HCC topics include, but are not limited to:

  • Problem-solving in distributed environments, ranging across Internet-based information systems, grids, sensor-based information networks, and mobile and wearable information appliances.
  • Multimedia and multi-modal interfaces in which combinations of speech, text, graphics, gesture, movement, touch, sound, etc. are used by people and machines to communicate with one another.
  • Intelligent interfaces and user modeling, information visualization, and adaptation of content to accommodate different display capabilities, modalities, bandwidth and latency.
  • Multi-agent systems that control and coordinate actions and solve complex problems in distributed environments in a wide variety of domains, such as disaster response teams, e-commerce, education, and successful aging.
  • Models for effective computer-mediated human-human interaction under a variety of constraints, (e.g., video conferencing, collaboration across high vs. low bandwidth networks, etc.).
  • Definition of semantic structures for multimedia information to support cross-modal input and output.
  • Specific solutions to address the special needs of particular communities.
  • Collaborative systems that enable knowledge-intensive and dynamic interactions for innovation and knowledge generation across organizational boundaries, national borders, and professional fields.
  • Novel methods to support and enhance social interaction, including innovative ideas like social orthotics, affective computing, and experience capture.
  • Studies of how social organizations, such as government agencies or corporations, respond to and shape the introduction of new information technologies, especially with the goal of improving scientific understanding and technical design.

Can this broad area of work, defined mainly by example, be given conceptual coherence? Focusing on the role of people in the representational work of computational system suggests that it can. Further, the representational perspective shows that HCC is not, as some have thought, a peripheral aspect of computing, but rather a central aspect, not just in its practical importance, but also in the intellectual content it shares with other areas of computing.

As we have seen, some operations in representational systems can be automated, that is, carried out by machine. But some operations, such as making a judgment from a bar chart, are carried out by people. For a representational system to work, the cost structure of these human operations have to meet the same conditions as the cost structure of automated operations, including conditions on accuracy and reliability.
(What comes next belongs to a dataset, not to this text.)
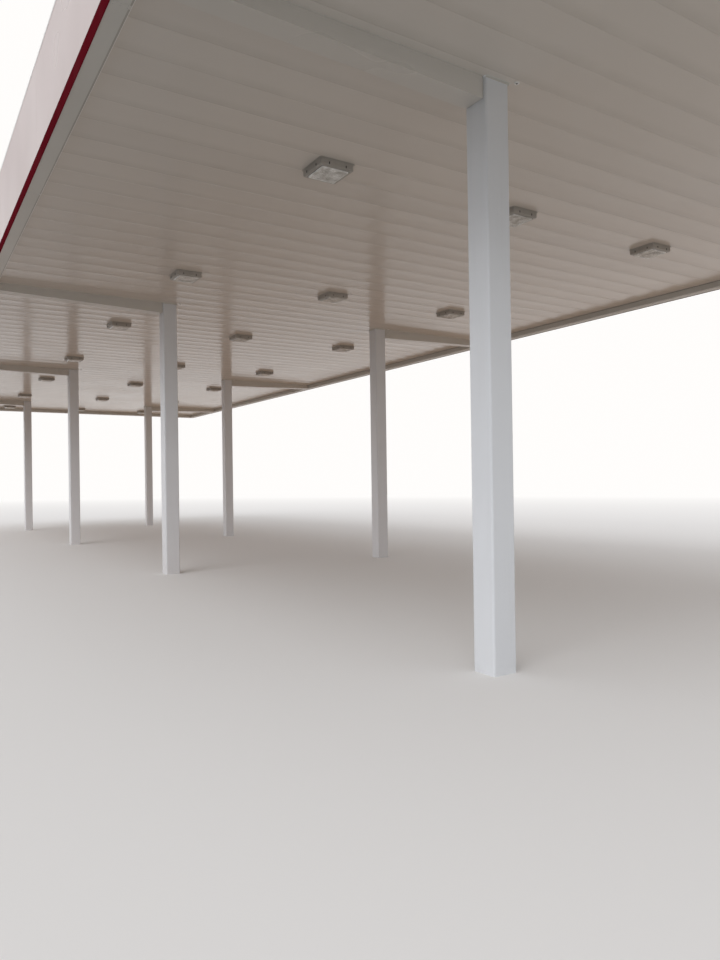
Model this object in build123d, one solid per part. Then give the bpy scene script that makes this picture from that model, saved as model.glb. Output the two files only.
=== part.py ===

While the cost structures of automated and human-performed operations have symmetric status in designing or analyzing representational systems, the specifics naturally are different. For example, what computers like to do isn't a relevant or even well-defined consideration, while what people like to do certainly is. Here are a few examples that illustrate some of the factors that influence the cost structure of operations performed by people in various representational situations.

Bar charts: The bars are often drawn by computer, and then people make the actual judgments. When a person implements a mapping in this context, they perceive the bars, and then create an output. As discussed earlier, if the bars are base-aligned and parallel, the length comparison will be easy and accurate.

Picture processing: Recognizing objects or people in a scene, or judging aesthetic qualities, or many other everyday operations, can be done from pictures. That is, if a real scene isn't at hand, it can be represented by a picture, and judgments made from the picture can substitute for the judgments that would be made from the real scene. Conveniently, suitable pictures can be created and displayed by computer, taking into account the following characteristics of human vision.

Color perception: For homo sapiens the brightness of just three colors can be chosen to reproduce perfectly any color (but see http://www.purveslab.net/main/ for complications that are at work in color vision). A display for dogs would only need two colors (dogs only discriminate short from long wavelengths.)

Limited spatial resolution, and blending: Below a certain size, closely spaced dots merge into a smooth-appearing area. Exploiting this principle, and the principles of human color perception, most displays work by presenting a large number of tiny, closely spaced dots, of three colors. Even though this arrangement produces images that are physically very different from "real" scense in the world, to the human visual system these images look realistic, and they are processed effectively and easily.

Depth perception: There are many cues for depth, that is, distance from the viewer. Nearly all of these are included in two-dimensional images. For example, perspective, the effect by which more distant objects form smaller images, or aerial perspective, the effect by which more distant objects appear fainter or more hazy, because they are seen through thicker intervening atmosphere, are preserved in two dimensional images. A depth cue that is important for objects near at hand is stereopsis: images seen by the two eyes differ in a way that is related to distance. Displays that exploit this indication of depth present different images to the two eyes, for example by using differently polarized light for the two images, and placing differently polarized filters over the two eyes. As for images made of dots, notice that the resulting pattern of light is very different from the pattern of light in a real scene. But it is different in a way that the human visual system doesn't detect. There could be organisms whose visual system is sensitive to the polarization of light. For such organisms these displays wouldn't work.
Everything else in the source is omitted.